The results are neatly summarized by the study’s authors as follows:
“We report that observed cluster substructures are more efficient lenses than predicted by [cold dark matter] simulations, by more than an order of magnitude.”
Somehow, for some reason, we see a much greater amount of lensing effects arising on very small scales than simulations predict. Either something that we don’t understand is biasing our simulations on small scales, or — just possibly — dark matter is doing something more interesting than just being cold and collisionless.
In many ways, this is the greatest possible type of clue that cosmologists seeking to understand the nature of dark matter could hope for. Simulations have been yielding predictions that don’t quite match up with the details we observe, particularly on very small (sub-galactic) cosmic scales, for approximately 25 years. While adding one simple ingredient — cold, collisionless, invisible dark matter — can simultaneously explain a wide variety of cosmic observations, they’ve often left us wanting more on these small cosmic scales.

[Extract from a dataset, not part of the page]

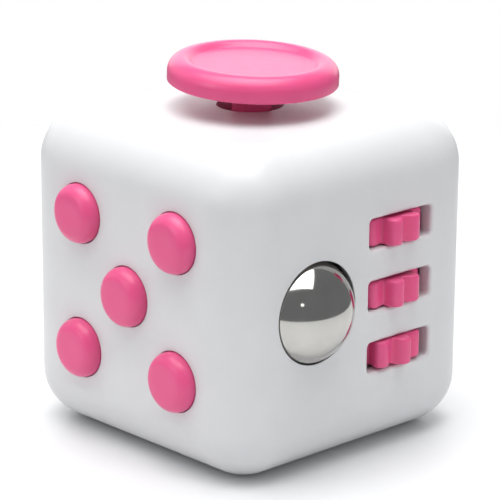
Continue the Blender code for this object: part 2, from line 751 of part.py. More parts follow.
def make_joystick():
    """The disc on its stem, hung in a gimbal: stem on a pin, cradle on trunnions."""
    pivot = shifted(GLIDE, n=STICK_PIVOT)
    stick = pivot @ Matrix.Rotation(STICK_LEAN, 4, "Y")
    bottom = CAP_BOTTOM - STICK_PIVOT

    bm = bmesh.new()
    top = bottom + CAP_THICK
    profile = [(0.0, top - CAP_DISH_DEPTH), (CAP_DISH_RADIUS, top - CAP_DISH_DEPTH)]
    profile.append(((CAP_DISH_RADIUS + CAP_RIDGE) / 2, top - 0.2))
    profile += arc((CAP_RADIUS - CAP_FILLET, top - CAP_FILLET), CAP_FILLET, 90, 0, 5)
    low = CAP_LOWER_FILLET
    profile += arc((CAP_RADIUS - low, bottom + low), low, 0, -90, 2)
    socket = bottom + CAP_SOCKET
    profile += [(STICK_RADIUS + 0.1, bottom), (STICK_RADIUS + 0.1, socket), (0.0, socket)]
    turned(bm, profile, segments=32)
    build("joystick_cap", bm, stick, "pink_plastic")

    bm = bmesh.new()
    cylinder(bm, STICK_RADIUS, 1.0, socket - 0.1)
    stem = build("joystick_stem", bm, stick, "pink_plastic")
    bm = bmesh.new()
    block(bm, (-STICK_BLOCK, -STICK_BLOCK, -1.6), (STICK_BLOCK, STICK_BLOCK, 1.5))
    weld(stem, bm)
    bm = bmesh.new()
    cylinder(bm, STICK_TAIL_RADIUS, STICK_TAIL_END, -1.2, segments=16)
    weld(stem, bm)
    # A thin dome about the pivot closes the hole behind the stem at every tilt.
    bm = bmesh.new()
    outside = arc((0, 0), DOME_OUTER, 90, DOME_EDGE, 4)[1:]
    inside = arc((0, 0), DOME_INNER, DOME_EDGE, 90, 4)[:-1]
    turned(bm, [(0.0, DOME_OUTER)] + outside + inside + [(0.0, DOME_INNER)])
    weld(stem, bm)
    bm = bmesh.new()
    cylinder(bm, STICK_PIN + 0.1, -3, 3, ALONG_V, 16)
    carve(stem, bm)

    bm = bmesh.new()
    cylinder(bm, STICK_PIN, -STICK_PIN_HALF, STICK_PIN_HALF, ALONG_V, 16)
    build("joystick_pin", bm, pivot, "polished_steel")

    bm = bmesh.new()
    ring = rounded_rectangle(CRADLE_OUTER, CRADLE_OUTER, 0.6, 2)
    slab(bm, ring, -CRADLE_HALF_HEIGHT, CRADLE_HALF_HEIGHT)
    cradle = build("joystick_cradle", bm, pivot, "natural_nylon")
    bm = bmesh.new()
    cylinder(bm, TRUNNION_RADIUS, -TRUNNION_END, TRUNNION_END, ALONG_U, 16)
    weld(cradle, bm)
    bm = bmesh.new()
    slab(bm, rounded_rectangle(CRADLE_INNER, CRADLE_INNER, 0.5, 2), -3, 3)
    carve(cradle, bm)
    bm = bmesh.new()
    cylinder(bm, STICK_PIN + 0.1, -5, 5, ALONG_V, 16)
    carve(cradle, bm)

    bm = bmesh.new()
    floor = STICK_PIVOT - YOKE_DROP
    block(bm, (-YOKE_OUTER, -YOKE_HALF, floor), (YOKE_OUTER, YOKE_HALF, floor + YOKE_FLOOR))
    housing = build("joystick_housing", bm, GLIDE, "natural_nylon")
    bm = bmesh.new()
    for side in (1, -1):
        low_u, high_u = sorted((side * YOKE_INNER, side * YOKE_OUTER))
        block(bm, (low_u, -YOKE_HALF, floor + 0.5), (high_u, YOKE_HALF, STICK_TAB_FRONT))
    weld(housing, bm)
    bm = bmesh.new()
    tab_back = STICK_TAB_FRONT - STICK_TAB_THICK
    for side in (1, -1):
        low_u, high_u = sorted((side * 5.2, side * (STICK_SCREW_U + TAB_HALF)))
        block(bm, (low_u, -STICK_TAB_HALF, tab_back), (high_u, STICK_TAB_HALF, STICK_TAB_FRONT))
    weld(housing, bm)
    bm = bmesh.new()
    axle = shifted(IDENTITY, n=STICK_PIVOT) @ ALONG_U
    cylinder(bm, TRUNNION_RADIUS + 0.1, -7, 7, axle, 16)
    for side in (1, -1):
        cylinder(bm, SCREW_PASS, -5, -1, shifted(IDENTITY, side * STICK_SCREW_U, 0), 16)
    carve(housing, bm)

    bm = bmesh.new()
    coil(bm, STICK_COIL, STICK_WIRE, floor + YOKE_FLOOR + 0.15, STICK_PIVOT - 1.95, 3)
    build("joystick_spring", bm, GLIDE, "spring_steel")


# ---------------------------------------------------------------- flip face


def rocker_outline():
    """The rocker seen along its pin, upright: dished top, swept ends, a tail with a nose."""
    reach = ROCKER_EDGE - ROCKER_PIVOT
    end = math.sqrt(ROCKER_SWEEP**2 - reach**2)
    outline = []
    for step in range(9):
        across = -end + 2 * end * step / 8
        dip = ROCKER_DISH * (1 - (across / end) ** 2)
        outline.append((across, reach - dip))
    start = math.degrees(math.atan2(reach, end))
    outline += arc((0, 0), ROCKER_SWEEP, start - 6, -15, 6)
    outline += [(1.6, -1.9), (0.9, -2.8)]
    outline += arc((0, ROCKER_NOSE - ROCKER_TAIL), ROCKER_NOSE, 0, -180, 6)
    outline += [(-0.9, -2.8), (-1.6, -1.9)]
    outline += arc((0, 0), ROCKER_SWEEP, 195, 180 - start + 6, 6)
    return outline[::-1]


def make_rocker():
    """The two-position rocker, its pin, its tray and the leaf spring that makes it snap."""
    pivot = shifted(FLIP, n=ROCKER_PIVOT)
    # The outline's plane is v and n, and its thickness runs along u.
    side_on = Matrix(((0, 0, 1, 0), (1, 0, 0, 0), (0, 1, 0, 0), (0, 0, 0, 1)))
    bm = bmesh.new()
    slab(bm, rocker_outline(), -ROCKER_HALF_WIDTH, ROCKER_HALF_WIDTH, side_on)
    rocker = build("rocker", bm, pivot @ Matrix.Rotation(ROCKER_LEAN, 4, "X"), "pink_plastic")
    bm = bmesh.new()
    cylinder(bm, ROCKER_BORE, -6, 6, ALONG_U, 20)
    carve(rocker, bm)

    bm = bmesh.new()
    cylinder(bm, ROCKER_PIN, -ROCKER_PIN_HALF, ROCKER_PIN_HALF, ALONG_U, 20)
    build("rocker_pin", bm, pivot, "polished_steel")

    bm = bmesh.new()
    slab(bm, rounded_rectangle(*ROCKER_TRAY_HALF, 0.8, 2), ROCKER_TRAY_BACK, FLANGE_TOP)
    tray = build("rocker_housing", bm, FLIP, "natural_nylon")
    bm = bmesh.new()
    for side in (1, -1):
        low_v, high_v = sorted((side * 7.2, side * (ROCKER_SCREW_V + TAB_HALF)))
        tab_back = ROCKER_TAB_FRONT - ROCKER_TAB_THICK
        block(bm, (-TAB_HALF, low_v, tab_back), (TAB_HALF, high_v, ROCKER_TAB_FRONT))
    weld(tray, bm)
    bm = bmesh.new()
    slab(bm, rounded_rectangle(*ROCKER_TRAY_INNER, 0.5, 2), ROCKER_TRAY_FLOOR, 0.0)
    carve(tray, bm)
    bm = bmesh.new()
    axle = shifted(IDENTITY, n=ROCKER_PIVOT) @ ALONG_U
    cylinder(bm, ROCKER_BORE, 4, 7, axle, 20)
    cylinder(bm, ROCKER_BORE, -7, -4, axle, 20)
    for side in (1, -1):
        cylinder(bm, SCREW_PASS, -6, -2, shifted(IDENTITY, 0, side * ROCKER_SCREW_V), 16)
    carve(tray, bm)

    # The strip's lower half, from its end to its raised middle; the upper half mirrors it.
    rise = [(-6.4, -8.15), (-3.0, -8.05), (-0.9, -7.9), (0.0, -7.6)]
    upper = rise + [(-v, n) for v, n in reversed(rise[:-1])]
    lower = [(v, n - ROCKER_LEAF_THICK) for v, n in reversed(upper)]
    bm = bmesh.new()
    slab(bm, upper + lower, -ROCKER_LEAF_HALF, ROCKER_LEAF_HALF, side_on)
    build("rocker_leaf_spring", bm, FLIP, "spring_steel")


# ---------------------------------------------------------------- spin face


def make_dial():
    """The round dial outside, its notched wheel inside, and the parts between them."""
    bm = bmesh.new()
    top = DIAL_PROUD
    profile = [(0.0, top - 0.7), (4.9, top - 0.5), (5.9, top - 0.05)]
    profile += arc((DIAL_RADIUS - DIAL_FILLET, top - DIAL_FILLET), DIAL_FILLET, 90, 0, 3)
    profile += [(DIAL_RADIUS, DIAL_GAP), (DIAL_HUB, DIAL_GAP), (DIAL_HUB, DIAL_HUB_END)]
    profile += [(BOSS_BORE, DIAL_HUB_END), (BOSS_BORE, 0.7), (0.0, 0.9)]
    turned(bm, profile, segments=32)
    dial = build("spin_dial", bm, SPIN, "pink_plastic")
    bm = bmesh.new()
    hollow_v, hollow_rise = DIAL_HOLLOW
    sphere(bm, DIAL_HOLLOW_RADIUS, shifted(IDENTITY, 0, hollow_v, top + hollow_rise), 20)
    carve(dial, bm)

    bm = bmesh.new()
    slab(bm, lobed(WHEEL_RADIUS, WHEEL_GROOVE, WHEEL_LOBES, 15.0, 6), WHEEL_BACK, WHEEL_FRONT)
    wheel = build("dial_detent_wheel", bm, SPIN, "natural_nylon")
    bm = bmesh.new()
    cylinder(bm, BOSS_BORE, -5, 0, segments=16)
    carve(wheel, bm)

    bm = bmesh.new()
    (inner, outer), (back, front) = WASHER_RADII, WASHER_FACES
    turned(bm, [(inner, back), (outer, back), (outer, front), (inner, front)])
    build("dial_washer", bm, SPIN, "spring_steel")

    mesh = bpy.data.objects["click_screw_upper"].data
    stand("dial_screw", mesh, shifted(SPIN, n=WHEEL_BACK - SCREW_GAP), None)

    # A strip beside the wheel with one V that drops into a groove, and a tab under its screw.
    u, v = LEAF_SCREW
    half = [(-4.4, 5.9), (-1.6, 5.9), (-0.8, 5.75), (0.0, 5.1)]
    line = half + [(-a, b) for a, b in reversed(half[:-1])]
    strip = line + [(a, b + 0.25) for a, b in reversed(line)]
    bm = bmesh.new()
    slab(bm, strip, -3.3, -2.1)
    leaf = build("dial_leaf_spring", bm, SPIN, "spring_steel")
    bm = bmesh.new()
    slab(bm, arc((u, v), BOSS_RADIUS, 0, 345, 23), LEAF_BACK, LEAF_BACK + LEAF_THICK)
    weld(leaf, bm)
    bm = bmesh.new()
    neck = [(u, v - 1.4), (-4.2, 5.8), (-3.4, 6.1), (u + 0.6, v + 1.0)]
    slab(bm, neck, LEAF_BACK + 0.05, LEAF_BACK + 0.35)
    weld(leaf, bm)
    bm = bmesh.new()
    cylinder(bm, BOSS_BORE, -4, 0, shifted(IDENTITY, u, v), 16)
    carve(leaf, bm)


# ---------------------------------------------------------------- assembly


def main():
    """Clear the scene and make every piece."""
    for old in list(bpy.data.objects):
        bpy.data.objects.remove(old)
    make_shell()
    make_base_cover()
    make_screws()
    make_buttons()
    make_switches()
    make_button_backplate()
    make_ball()
    make_gears()
    make_gear_bracket()
    make_joystick()
    make_rocker()
    make_dial()


main()
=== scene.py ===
"""The looks of the fidget cube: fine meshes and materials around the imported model.

Shapes are drawn in millimetres in the frame of the face that carries them: u and v lie in
the face, n points out of it, and n = 0 is the face's outer surface. Places come from the
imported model's nodes and joints.
"""

import json
import math

import bmesh
import bpy
from mathutils import Matrix, Vector


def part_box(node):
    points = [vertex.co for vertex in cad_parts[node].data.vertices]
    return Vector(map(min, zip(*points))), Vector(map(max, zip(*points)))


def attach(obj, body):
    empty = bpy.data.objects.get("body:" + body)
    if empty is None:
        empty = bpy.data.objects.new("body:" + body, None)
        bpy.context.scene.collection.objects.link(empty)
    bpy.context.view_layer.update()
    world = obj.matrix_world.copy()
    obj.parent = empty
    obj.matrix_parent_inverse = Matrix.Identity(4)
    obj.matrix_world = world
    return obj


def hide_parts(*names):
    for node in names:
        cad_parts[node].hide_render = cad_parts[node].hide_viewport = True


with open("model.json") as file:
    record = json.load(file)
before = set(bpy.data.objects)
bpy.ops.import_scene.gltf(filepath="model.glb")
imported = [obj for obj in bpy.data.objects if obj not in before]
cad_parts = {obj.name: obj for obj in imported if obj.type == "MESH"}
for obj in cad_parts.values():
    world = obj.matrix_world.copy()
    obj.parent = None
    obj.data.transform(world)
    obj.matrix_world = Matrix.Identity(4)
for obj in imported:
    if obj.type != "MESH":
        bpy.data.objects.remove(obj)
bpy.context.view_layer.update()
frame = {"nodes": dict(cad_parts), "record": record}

MM = 0.001
ROUND = 128
SMALL_ROUND = 48
IDENTITY = Matrix.Identity(4)
CLEAR = 1.0
SHARP = 32.0
SOFT_SHARP = 50.0

# Casing, as the model has it
SHELL_LOW, SHELL_HIGH = (Vector(corner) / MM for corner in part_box("body_shell"))
HALF = (SHELL_HIGH.x - SHELL_LOW.x) / 2
SIDE = 2 * HALF
EDGE_RADIUS = 5.46
EDGE_STEPS = 24
INSIDE_STEPS = 16
WALL = 1.5
CROWN_RADIUS = 9.5
CROWN_HEIGHT = SHELL_HIGH.z - SIDE
CROWN_ROOT = -0.5
CROWN_SINK = 0.004
CROWN_FALL = 0.02

# The opening below and its cover: (spread or inset, corner, height) from the outside in
OPENING_HALF = 12.9
OPENING_LEVELS = ((0.15, 2.15, -1.0), (0.12, 2.12, 0.3), (0.0, 2.0, 0.55), (0.0, 2.0, 4.0))
COVER_GAP = 0.15
COVER_LEVELS = ((0.12, 1.8, -1.0), (0.1, 1.8, 0.3), (0.0, 1.9, 0.5), (0.0, 1.9, WALL))
STONE_RADIUS = 9.0
STONE_DEPTH = 2.0
STONE_WALL = 1.3
STONE_LIP = 0.5
STONE_EDGE = 0.3
STONE_BELOW = -3.0
STONE_SKIM = 0.002
STONE_STEPS = 32
SWELL_MARGIN = 1.4
SWELL_FILLET = 0.6
SWELL_ROOT = 0.9
CLIP_HOOK = ((11.5, 0.9), (12.6, 0.9), (12.6, 2.8), (13.6, 3.0), (12.6, 4.1), (11.5, 4.1))
CLIP_HALF = 2.0

# Screw bosses
BOSS_RADIUS = 1.9
BOSS_ROOT = 0.3
BOSS_BORE = 0.95
BORE_DEPTH = 2.4
BORE_SKIN = 1.0
BOSS_ENDS = {
    "click": -3.5,
    "ball": -7.2,
    "bracket": -8.9,
    "joystick": -2.7,
    "rocker": -3.4,
    "dial": -3.2,
}

# Rims of the holes: how far they round out into the face, the angle at which the arc
# stops, and how much of the rounding the cutter keeps above the face
SOFT_RIM = 0.4
CRISP_RIM = 0.07
RIM_END = 96
RIM_TOP = 0.9
HOLE_DEPTH = 2.5
SLOT_DEPTH = 3.0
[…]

Perhaps this is the clue we need. If dark matter has any additional type of interaction in its nature, astrophysical observations like these new cluster measurements could point us in the right direction to uncover exactly what it is. Without the ability to directly detect whatever particles are responsible for dark matter, this interplay of numerical simulations and observed data might be our best path towards solving this mystery. Based on this novel lensing data from rich, massive galaxy clusters, we might at last be one step closer to understanding the true nature and properties of dark matter.